The benefit of this approach is:
- The data is persistent, even after you delete your HDInsight cluster. This means it will also be available without any data transfer effort should you deploy a new cluster to perform additional processing.
- The costs for storing your data are predominalty driven by the volume of data stored and tranferred, which can be signficantly less than the costs for running a cluster.
- The data is available for multiple clusters to act upon.
Hadoop supports a notion of the default file system. The default file system implies a default scheme and authority. It can also be used to resolve relative paths. During the HDInsight cluster creation process, you can specify a blob container in Azure Storage as the default file system, or with HDInsight 3.5 or later, you can select either Azure Storage or Azure Data Lake Store as the default file system.

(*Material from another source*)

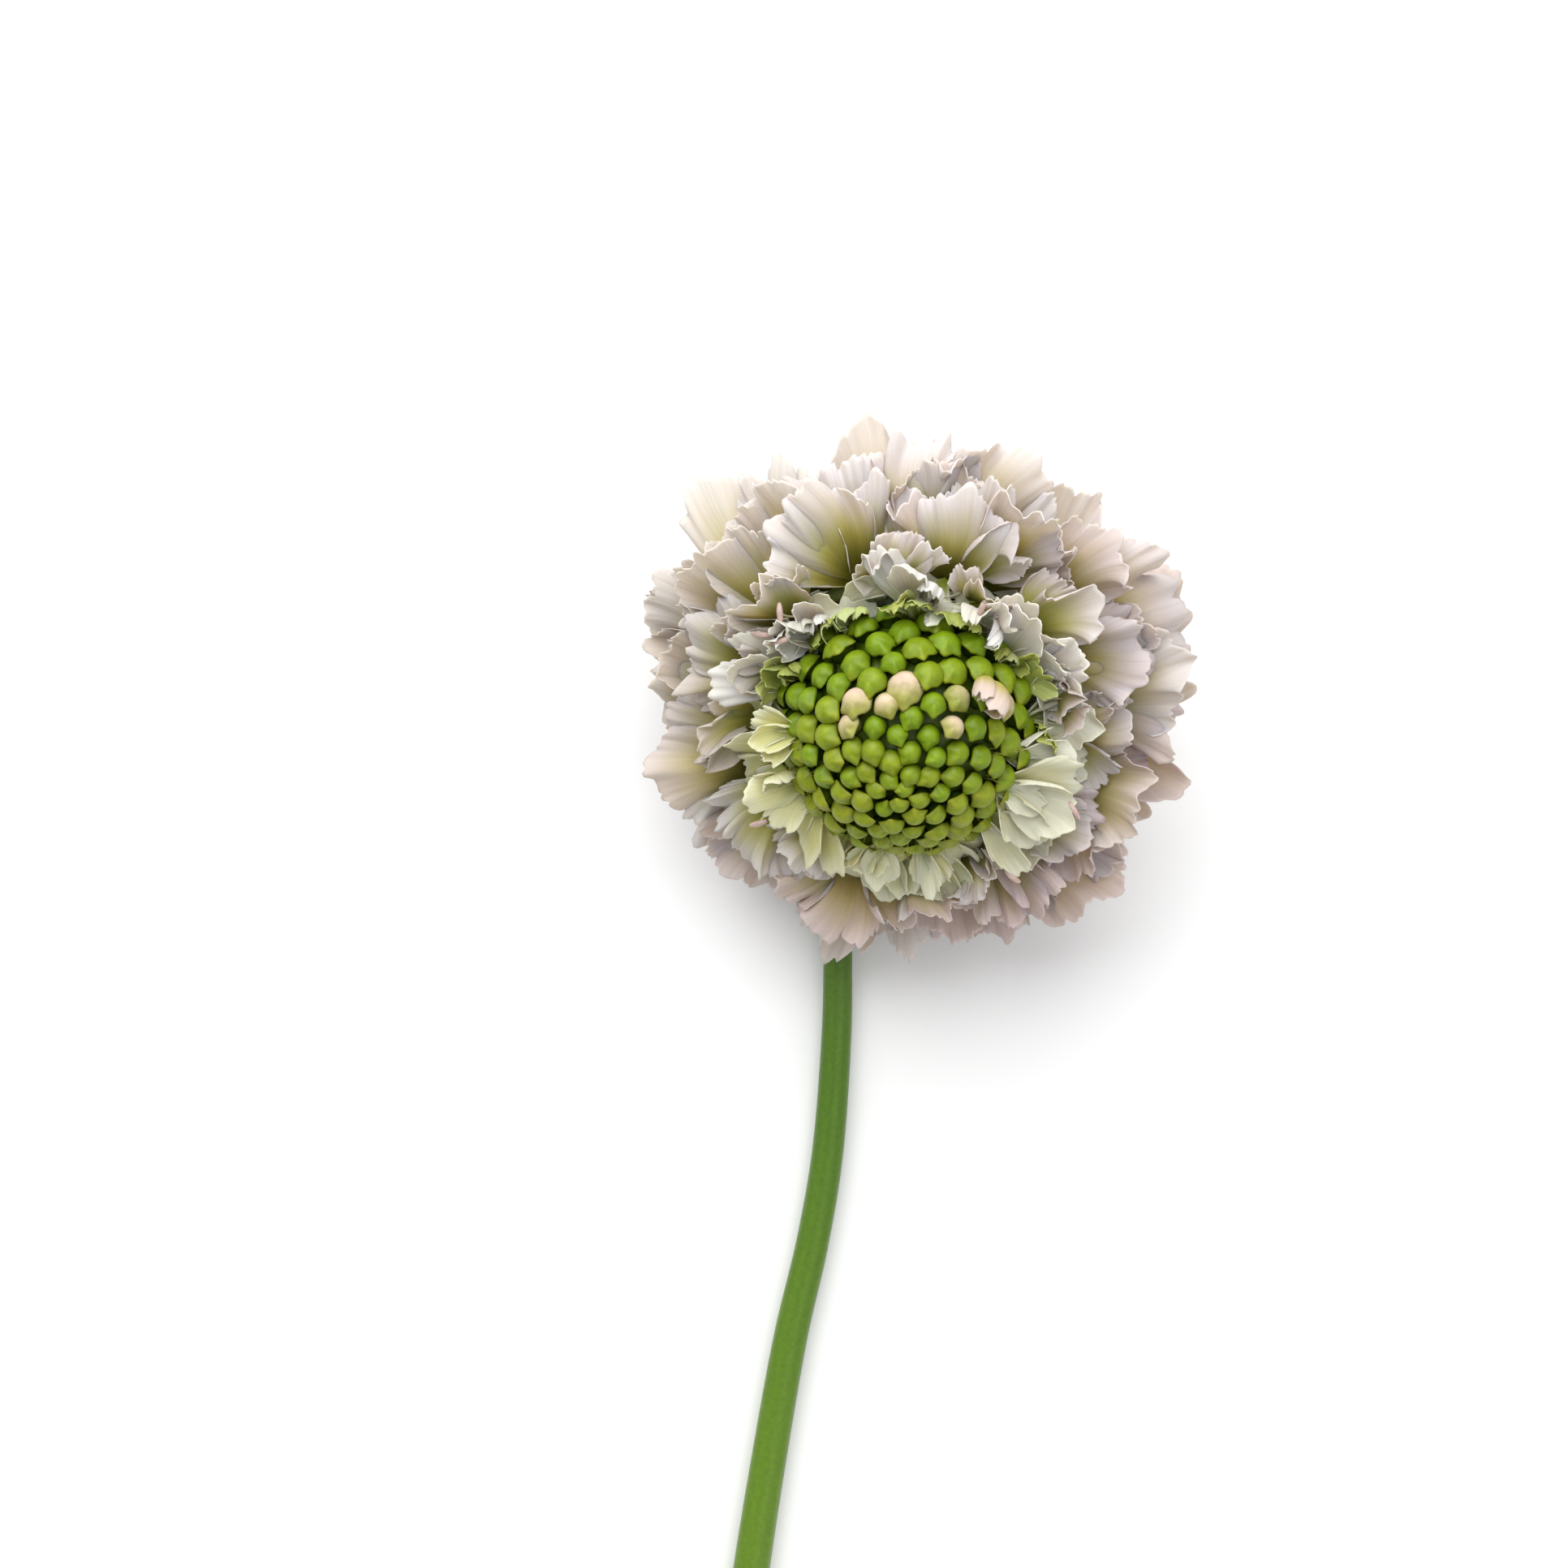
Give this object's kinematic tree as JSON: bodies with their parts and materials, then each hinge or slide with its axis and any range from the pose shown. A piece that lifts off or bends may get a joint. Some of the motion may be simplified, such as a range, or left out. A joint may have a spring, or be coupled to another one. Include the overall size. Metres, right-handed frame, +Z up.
{
  "type": "cut scabiosa flower",
  "caption": "Cut scabiosa: a ruffled pale bloom round a high green boss of buds, on a bare green stem that lies along the surface.",
  "frame": {"origin": "middle of the bounding box, on the surface that the flower lies on", "axes": "+Z up from the surface, the way the bloom faces; +Y along the stem from its cut end to the bloom; +X to the right when looked at from above with the bloom at the top"},
  "size_m": [0.0744, 0.2584, 0.0492],
  "materials": {
    "stem": "satin",
    "bract": "matte",
    "bud": "satin",
    "petal": "matte"
  },
  "bodies": {
    "root": {"stem": "stem", "involucre": "bract", "bud_boss": "bud", "florets": "petal"}
  },
  "joints": []
}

In addition to this default file system, you can add additional Azure Storage Accounts or Data Lake Store instances during the cluster creation process or after a cluster has been created.
To copy data from on-premise cluster to Azure Storage account you can refer to the below articles:
- Copy data from the HDFS server using Azure Data Factory or Synapse Analytics
- Use Azure Data Factory to migrate data from an on-premises Hadoop cluster to Azure Storage
- Migrate on-premises Hadoop data to Azure Data Lake Storage Gen2 with WANdisco LiveData Platform for Azure
Hope this will help. Please let us know if any further queries.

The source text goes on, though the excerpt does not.